Runways located in really rugged terrain are particularly risky on a windy day. Large mountains and deep valleys not only cause the direction of the wind to vary drastically, but they can create powerful up- and downdrafts that may overcome the capability of a light airplane. Strong wind, light airplanes and mountains -- even relatively low ones such as those found in the eastern United States -- are a terrible combination and must be avoided.
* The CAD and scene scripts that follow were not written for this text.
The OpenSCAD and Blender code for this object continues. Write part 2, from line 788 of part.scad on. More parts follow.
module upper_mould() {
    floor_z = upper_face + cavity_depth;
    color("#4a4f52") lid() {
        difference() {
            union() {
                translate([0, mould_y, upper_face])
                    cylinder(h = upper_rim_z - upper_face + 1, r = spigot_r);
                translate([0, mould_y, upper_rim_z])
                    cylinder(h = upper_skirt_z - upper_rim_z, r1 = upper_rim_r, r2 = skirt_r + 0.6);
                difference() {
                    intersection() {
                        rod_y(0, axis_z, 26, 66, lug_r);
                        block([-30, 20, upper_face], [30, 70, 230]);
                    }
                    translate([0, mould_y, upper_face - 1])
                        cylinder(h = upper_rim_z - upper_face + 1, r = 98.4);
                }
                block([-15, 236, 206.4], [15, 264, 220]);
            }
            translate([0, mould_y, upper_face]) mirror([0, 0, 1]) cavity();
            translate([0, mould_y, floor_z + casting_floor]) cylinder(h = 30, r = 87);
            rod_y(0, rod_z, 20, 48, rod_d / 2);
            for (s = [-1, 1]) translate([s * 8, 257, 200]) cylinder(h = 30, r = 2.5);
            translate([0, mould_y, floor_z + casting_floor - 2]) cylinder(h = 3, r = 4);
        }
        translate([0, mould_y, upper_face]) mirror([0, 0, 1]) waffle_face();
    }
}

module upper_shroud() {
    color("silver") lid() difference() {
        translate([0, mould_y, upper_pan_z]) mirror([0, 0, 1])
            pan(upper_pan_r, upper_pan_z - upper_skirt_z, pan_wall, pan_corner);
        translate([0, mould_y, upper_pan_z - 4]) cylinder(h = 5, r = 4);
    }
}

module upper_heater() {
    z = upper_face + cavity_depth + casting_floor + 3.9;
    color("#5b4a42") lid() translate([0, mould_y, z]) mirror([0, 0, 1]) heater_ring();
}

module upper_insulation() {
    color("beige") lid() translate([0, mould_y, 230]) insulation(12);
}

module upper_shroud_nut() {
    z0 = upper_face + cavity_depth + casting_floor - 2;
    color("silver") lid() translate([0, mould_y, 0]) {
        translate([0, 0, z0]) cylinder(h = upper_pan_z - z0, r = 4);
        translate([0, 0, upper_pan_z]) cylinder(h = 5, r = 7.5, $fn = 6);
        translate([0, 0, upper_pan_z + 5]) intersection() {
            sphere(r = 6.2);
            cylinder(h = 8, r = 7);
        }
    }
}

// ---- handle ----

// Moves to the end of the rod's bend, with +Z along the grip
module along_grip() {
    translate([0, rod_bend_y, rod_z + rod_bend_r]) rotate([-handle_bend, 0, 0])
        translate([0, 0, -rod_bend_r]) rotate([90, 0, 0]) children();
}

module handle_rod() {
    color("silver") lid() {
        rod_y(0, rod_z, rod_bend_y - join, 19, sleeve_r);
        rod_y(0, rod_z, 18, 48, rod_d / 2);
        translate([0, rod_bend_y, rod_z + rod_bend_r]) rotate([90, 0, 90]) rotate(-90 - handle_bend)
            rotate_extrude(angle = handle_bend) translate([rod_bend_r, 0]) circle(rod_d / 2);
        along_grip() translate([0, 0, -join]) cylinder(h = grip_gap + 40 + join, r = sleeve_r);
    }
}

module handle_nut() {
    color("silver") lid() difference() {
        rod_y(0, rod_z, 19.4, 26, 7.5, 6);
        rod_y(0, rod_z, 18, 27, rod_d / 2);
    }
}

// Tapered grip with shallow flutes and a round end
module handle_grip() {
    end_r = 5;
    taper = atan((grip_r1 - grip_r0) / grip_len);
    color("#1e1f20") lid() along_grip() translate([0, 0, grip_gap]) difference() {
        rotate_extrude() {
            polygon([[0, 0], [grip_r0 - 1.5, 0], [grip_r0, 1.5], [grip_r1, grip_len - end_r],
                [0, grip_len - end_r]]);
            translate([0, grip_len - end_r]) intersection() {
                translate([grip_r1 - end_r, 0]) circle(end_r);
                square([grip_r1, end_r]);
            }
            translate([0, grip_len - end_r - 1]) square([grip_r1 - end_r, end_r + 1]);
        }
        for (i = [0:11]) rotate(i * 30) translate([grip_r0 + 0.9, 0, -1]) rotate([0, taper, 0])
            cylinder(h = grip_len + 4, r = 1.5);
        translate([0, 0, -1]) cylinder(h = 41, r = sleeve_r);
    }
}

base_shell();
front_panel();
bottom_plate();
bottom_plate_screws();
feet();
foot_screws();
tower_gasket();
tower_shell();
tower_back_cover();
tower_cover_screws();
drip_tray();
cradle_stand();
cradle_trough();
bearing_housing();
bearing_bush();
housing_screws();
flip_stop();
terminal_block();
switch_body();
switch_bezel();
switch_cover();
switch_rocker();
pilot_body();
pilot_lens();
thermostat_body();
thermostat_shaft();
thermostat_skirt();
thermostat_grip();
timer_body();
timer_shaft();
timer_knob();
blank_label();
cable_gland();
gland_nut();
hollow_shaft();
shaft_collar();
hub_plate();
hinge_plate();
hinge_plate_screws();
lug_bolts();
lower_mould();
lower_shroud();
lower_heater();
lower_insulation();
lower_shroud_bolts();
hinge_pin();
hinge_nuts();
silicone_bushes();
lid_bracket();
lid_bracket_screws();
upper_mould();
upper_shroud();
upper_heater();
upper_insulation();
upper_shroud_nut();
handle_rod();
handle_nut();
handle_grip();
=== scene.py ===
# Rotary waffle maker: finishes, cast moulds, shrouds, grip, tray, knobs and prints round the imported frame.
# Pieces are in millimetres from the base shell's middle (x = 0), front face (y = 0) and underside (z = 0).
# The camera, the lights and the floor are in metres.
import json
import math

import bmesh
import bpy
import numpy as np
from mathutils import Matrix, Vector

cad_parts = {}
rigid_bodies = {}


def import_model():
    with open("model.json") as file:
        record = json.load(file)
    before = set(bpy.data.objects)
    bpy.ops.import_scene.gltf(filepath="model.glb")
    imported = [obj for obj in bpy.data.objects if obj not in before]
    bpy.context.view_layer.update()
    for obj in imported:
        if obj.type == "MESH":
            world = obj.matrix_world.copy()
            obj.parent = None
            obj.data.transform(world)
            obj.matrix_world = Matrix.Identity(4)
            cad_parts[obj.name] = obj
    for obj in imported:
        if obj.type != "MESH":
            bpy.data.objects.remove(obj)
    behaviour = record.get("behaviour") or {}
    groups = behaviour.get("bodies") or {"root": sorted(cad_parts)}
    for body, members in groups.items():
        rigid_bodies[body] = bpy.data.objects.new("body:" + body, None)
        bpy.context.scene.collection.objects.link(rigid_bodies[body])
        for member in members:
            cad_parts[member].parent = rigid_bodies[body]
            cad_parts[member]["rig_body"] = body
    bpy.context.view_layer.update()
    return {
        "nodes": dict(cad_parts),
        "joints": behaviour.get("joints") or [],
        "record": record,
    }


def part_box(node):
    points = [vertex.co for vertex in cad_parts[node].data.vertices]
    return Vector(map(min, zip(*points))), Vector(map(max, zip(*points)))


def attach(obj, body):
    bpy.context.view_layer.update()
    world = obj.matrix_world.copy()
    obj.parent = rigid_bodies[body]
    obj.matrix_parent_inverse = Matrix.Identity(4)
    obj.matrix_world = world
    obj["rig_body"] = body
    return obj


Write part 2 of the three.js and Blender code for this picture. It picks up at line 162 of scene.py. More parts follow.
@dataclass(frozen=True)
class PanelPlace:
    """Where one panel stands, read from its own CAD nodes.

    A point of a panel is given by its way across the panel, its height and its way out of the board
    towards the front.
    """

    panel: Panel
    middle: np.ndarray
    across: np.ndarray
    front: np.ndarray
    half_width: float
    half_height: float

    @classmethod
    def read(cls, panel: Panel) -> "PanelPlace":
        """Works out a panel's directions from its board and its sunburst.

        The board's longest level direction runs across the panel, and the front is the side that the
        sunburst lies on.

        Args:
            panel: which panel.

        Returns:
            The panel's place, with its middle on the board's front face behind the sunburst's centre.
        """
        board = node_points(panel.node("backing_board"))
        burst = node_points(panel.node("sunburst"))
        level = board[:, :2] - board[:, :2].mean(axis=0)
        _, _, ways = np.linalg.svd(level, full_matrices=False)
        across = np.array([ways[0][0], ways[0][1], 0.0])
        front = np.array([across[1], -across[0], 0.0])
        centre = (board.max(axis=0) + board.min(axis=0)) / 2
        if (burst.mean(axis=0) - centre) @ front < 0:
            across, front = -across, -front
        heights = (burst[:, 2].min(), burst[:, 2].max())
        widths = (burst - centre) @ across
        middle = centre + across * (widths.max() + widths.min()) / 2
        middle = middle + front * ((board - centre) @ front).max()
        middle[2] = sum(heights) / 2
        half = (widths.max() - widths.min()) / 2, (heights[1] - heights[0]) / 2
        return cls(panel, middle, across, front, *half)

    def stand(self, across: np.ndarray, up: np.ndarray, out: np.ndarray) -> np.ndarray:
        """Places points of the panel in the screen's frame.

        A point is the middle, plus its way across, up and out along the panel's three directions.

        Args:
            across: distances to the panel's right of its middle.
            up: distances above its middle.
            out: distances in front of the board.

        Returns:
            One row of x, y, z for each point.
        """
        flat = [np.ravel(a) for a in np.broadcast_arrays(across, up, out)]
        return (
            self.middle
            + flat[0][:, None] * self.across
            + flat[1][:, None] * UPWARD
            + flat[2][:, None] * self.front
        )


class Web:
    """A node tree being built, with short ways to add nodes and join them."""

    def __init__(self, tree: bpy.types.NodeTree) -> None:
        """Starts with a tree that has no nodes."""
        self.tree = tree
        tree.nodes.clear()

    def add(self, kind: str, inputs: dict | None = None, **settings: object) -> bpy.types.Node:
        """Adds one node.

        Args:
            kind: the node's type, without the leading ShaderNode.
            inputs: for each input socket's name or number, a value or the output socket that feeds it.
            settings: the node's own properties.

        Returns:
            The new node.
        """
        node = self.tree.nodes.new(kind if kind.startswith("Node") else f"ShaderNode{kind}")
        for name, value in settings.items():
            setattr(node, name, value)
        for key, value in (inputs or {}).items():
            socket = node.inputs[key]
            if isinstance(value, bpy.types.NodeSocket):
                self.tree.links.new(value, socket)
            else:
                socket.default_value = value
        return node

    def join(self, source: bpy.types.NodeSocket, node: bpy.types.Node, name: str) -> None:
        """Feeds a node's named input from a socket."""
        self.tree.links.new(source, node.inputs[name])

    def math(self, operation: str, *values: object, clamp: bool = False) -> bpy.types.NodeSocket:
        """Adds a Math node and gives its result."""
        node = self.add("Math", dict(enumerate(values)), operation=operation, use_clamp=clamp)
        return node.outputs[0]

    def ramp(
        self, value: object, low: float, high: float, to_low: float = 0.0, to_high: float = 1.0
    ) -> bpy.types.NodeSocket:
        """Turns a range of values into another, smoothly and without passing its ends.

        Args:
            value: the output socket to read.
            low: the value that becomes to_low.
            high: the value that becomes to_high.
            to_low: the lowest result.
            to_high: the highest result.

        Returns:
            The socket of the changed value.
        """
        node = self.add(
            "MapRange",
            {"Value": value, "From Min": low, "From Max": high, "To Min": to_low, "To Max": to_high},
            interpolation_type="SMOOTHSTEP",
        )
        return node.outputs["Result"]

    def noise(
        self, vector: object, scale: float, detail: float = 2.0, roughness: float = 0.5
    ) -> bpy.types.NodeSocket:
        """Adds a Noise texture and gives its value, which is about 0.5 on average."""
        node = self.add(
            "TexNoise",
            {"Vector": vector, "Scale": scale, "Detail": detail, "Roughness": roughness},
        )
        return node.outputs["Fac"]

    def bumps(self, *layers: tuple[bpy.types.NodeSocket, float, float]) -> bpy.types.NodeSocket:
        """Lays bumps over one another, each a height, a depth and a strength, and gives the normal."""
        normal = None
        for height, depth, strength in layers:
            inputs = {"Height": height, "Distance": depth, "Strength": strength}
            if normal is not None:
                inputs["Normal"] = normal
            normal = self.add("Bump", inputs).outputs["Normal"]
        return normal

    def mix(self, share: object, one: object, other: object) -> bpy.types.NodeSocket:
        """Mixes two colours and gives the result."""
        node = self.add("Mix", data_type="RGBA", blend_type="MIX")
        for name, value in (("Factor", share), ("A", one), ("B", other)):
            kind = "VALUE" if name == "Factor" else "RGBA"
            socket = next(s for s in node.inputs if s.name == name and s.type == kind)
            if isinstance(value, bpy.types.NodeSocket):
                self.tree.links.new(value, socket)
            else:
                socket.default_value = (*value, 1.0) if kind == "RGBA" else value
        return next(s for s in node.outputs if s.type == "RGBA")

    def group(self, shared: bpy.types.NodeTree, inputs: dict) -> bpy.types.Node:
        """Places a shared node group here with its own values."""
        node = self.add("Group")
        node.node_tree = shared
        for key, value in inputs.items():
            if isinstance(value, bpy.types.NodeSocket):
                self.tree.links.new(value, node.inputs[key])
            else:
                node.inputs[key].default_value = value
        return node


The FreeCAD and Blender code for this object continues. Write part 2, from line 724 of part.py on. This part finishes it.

Large transport airplanes can handle direct crosswind components of greater than 25 knots for all of the reasons noted above. But the demonstrated crosswind of a light airplane, which is the strongest crosswind handled by test pilots during certification flying, is less, and should be approached with caution. The demonstrated crosswind advice you find in the POH is an after the fact report. The test pilots flew on a windy day, landed, and then calculated the highest crosswind during a successful landing. They don't report how many times they went around, or if the airplane could handle one more knot of wind, or if the wind was reasonably steady or gusting. But you can be pretty sure that the demonstrated crosswind reflects the actual limits of the airplane and you should treat that number with respect and build in a large margin for gusts and less than perfect pilot technique.

We are now in the windy season in the Northern Hemisphere and I expect the gusts will take their usual toll on airplanes taking off and landing. Mix in a slippery runway contaminated by snow, ice or rain and the ability of the airplane to handle strong winds goes down dramatically. But we have the tools to avoid a windblown runway accident and they are right there, front and center in the metar. Wind matters on every takeoff and landing, and if we are going to reduce the terrible toll of runway accidents, pilots need to recognize how much wind their airplane, and they, can handle and stay away from winds any stronger than those limits.